Kubo (voiced by Game of Thrones‘ Art Parkinson) is an endearing lead who, in spite of his supernatural abilities and mythic quest, is rooted in universal human emotions, tasked with overcoming loss and yearning to better understand himself in the process. As a window into the magic-filled world of ancient Japan, Kubo is a straightforward protagonist – leaving room for Monkey (Charlize Theron) and Beetle (Matthew McConaughey) to fill the story with exposition and humor. Both characters are memorable supporting heroes in Kubo and the Two Strings – and the two provide amusing banter, sincere insights, and slick action moments throughout. The film’s antagonists, The Sisters (Rooney Mara) and the Moon Knight (Ralph Fiennes), are more allegorical than flesh-and-blood evildoers but, given that Kubo and the Two Strings is, above all else, a nostalgic throwback to Japanese folklore and cinema, the villains serve their purpose.
As suggested, with Kubo and the Two Strings, Knight and his collaborators have created an especially rich visual experience – one that is absolutely worth a 3D ticket where available. Moviegoers who are reluctant to spring for 3D tickets won’t be missing anything crucial but, without a doubt, Laika’s animation style and the otherworldly depiction of ancient Japan both benefit from the added immersion of a premium format.

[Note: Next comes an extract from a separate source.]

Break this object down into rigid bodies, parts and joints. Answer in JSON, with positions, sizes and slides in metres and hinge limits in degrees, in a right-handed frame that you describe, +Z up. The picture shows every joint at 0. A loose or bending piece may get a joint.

Kubo and the Two Strings is a powerful reminder that modern animation is rife with opportunity for artistic experimentation and reinvention. Knight’s film is unlike anything moviegoers will have seen before – expertly blending the best of modern animation, Japanese folklore, and supernatural storytelling for an inspiring (and entertaining) tale of courage in the face of grief. While Kubo and the Two Strings will not be to every moviegoer’s taste, there’s no question the film is a fully-realized reflection of the studio’s vision and intent from beginning to end – and, subsequently, a must-see movie experience for any cinephile.
Kubo and the Two Strings runs 101 minutes and is Rated PG for thematic elements, scary images, action and peril. Now playing in 2D and 3D theaters.